Прожженнный делец, человек с неподвижным взглядом холодных и острых, как стальной клинок, глаз, он одинаково равнодушно относился и к театру, и к музыке, и к искусству вообще. Для него они были только источником дохода, точно таким же, как его ткацкая фабрика или богатое поместье в Моравии. Но именно потому, что барон Браун был дельцом, ловким и оборотистым, он не расторгнул договора с Бетховеном. Опера популярного композитора сулила хорошие барыши. Иначе Шиканедер не охотился бы за ней. Барон, хотя и свернул врагу шею, не мог не признать за ним одного большого достоинства – пройдоха обладал отличным театральным нюхом, он чуял, где заложен успех.
Единственное, в чем скаредный барон ущемил Бетховена, – это была бесплатная квартира при театре, он ее отобрал. Впрочем, потеря не произвела на Бетховена никакого впечатления. К своим жилищам он всегда относился с полнейшим равнодушием. И как только получил от ближайшего сотрудника нового директора – Иосифа Зоннлейтнера либретто, он выехал за город, в деревушку Хитцинг, под Веной.
Здесь, в Шенбрунне, загородной резиденции австрийских императоров, среди тенистых дубрав и задумчивых прудов, где по зеленоватой воде, горделиво выгнув изящные шеи, тихо плавают белые лебеди, Бетховен в могучем творческом порыве, ненасытно и взахлеб работая, создавал свою оперу.
Либретто пришлось ему по душе. И не оттого, что оно изобиловало поэтическими красотами. Зоннлейтнер отнюдь не был избранником богов. Искра божья в нем и не тлела. Он всего-навсего перевел на немецкий язык и кое-как приспособил к оперной сцене французскую пьесу Жана Буйи «Леонора, или супружеская любовь».
Либретто захватило Бетховена жизненной правдивостью – сюжет пьесы основан на реальном событии, случившемся в бурные времена Великой революции, – и высокими и благородными идеями борьбы с деспотизмом и тиранией.

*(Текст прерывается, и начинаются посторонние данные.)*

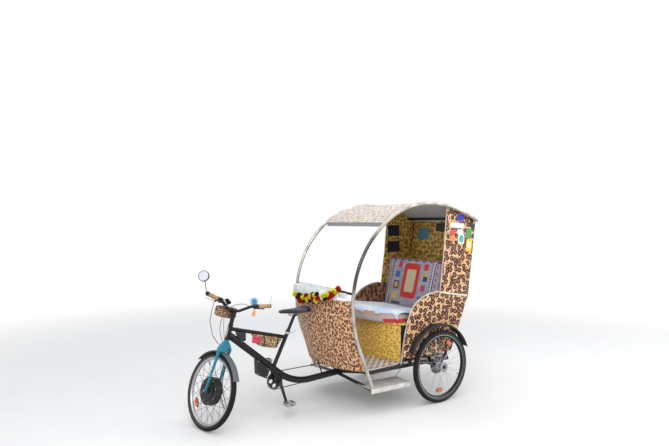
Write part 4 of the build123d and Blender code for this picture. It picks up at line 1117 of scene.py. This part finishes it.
def puffed(name, source, voxel, cap, shrink, soften, hold=None):
    """A solid's shape filled out by cloth simulation; lengths are in millimetres.

    No point moves further than cap, and hold keeps it in its seat."""
    scene = bpy.context.scene
    piece = bpy.data.objects.new(name, nodes[source].data.copy())
    scene.collection.objects.link(piece)
    form = piece.modifiers.new("form", "REMESH")
    form.mode = "VOXEL"
    form.voxel_size = voxel * mm
    even = piece.modifiers.new("even", "SMOOTH")
    even.factor = 0.5
    even.iterations = soften
    settle(piece)
    for vertex, normal in zip(piece.data.vertices, [v.normal.copy() for v in piece.data.vertices]):
        vertex.co -= normal * shrink * mm
    before = [v.co.copy() for v in piece.data.vertices]
    blow = piece.modifiers.new("blow", "CLOTH")
    blow.settings.use_pressure = True
    blow.settings.uniform_pressure_force = puff_pressure
    blow.settings.effector_weights.gravity = 0
    blow.point_cache.frame_start = 1
    blow.point_cache.frame_end = puff_frames
    for step in range(1, puff_frames + 1):
        scene.frame_set(step)
    settle(piece)
    scene.frame_set(1)
    for vertex, start in zip(piece.data.vertices, before):
        moved = vertex.co - start
        if moved.length > cap * mm:
            vertex.co = start + moved.normalized() * cap * mm
    relax = piece.modifiers.new("relax", "SMOOTH")
    relax.factor = 0.5
    relax.iterations = 2
    finer = piece.modifiers.new("finer", "SUBSURF")
    finer.levels = 1
    settle(piece)
    if hold:
        for vertex in piece.data.vertices:
            vertex.co = hold(vertex.co)
    return piece


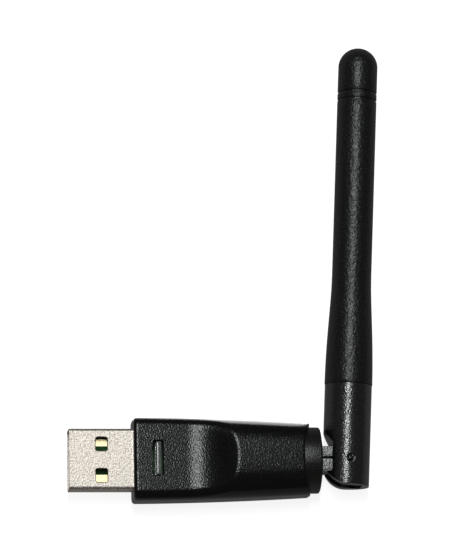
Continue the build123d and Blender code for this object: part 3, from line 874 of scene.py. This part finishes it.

Чем больше он вчитывался в либретто, чем глубже вдумывался в смысл описанных событий, тем сильнее проникался любовью к героине – Леоноре. На страницах рукописи он нашел ту, которую все время искал и никак не мог найти в жизни, – отважную женщину, верную подругу, нежную и любящую жену, готовую пожертвовать собой ради спасения мужа.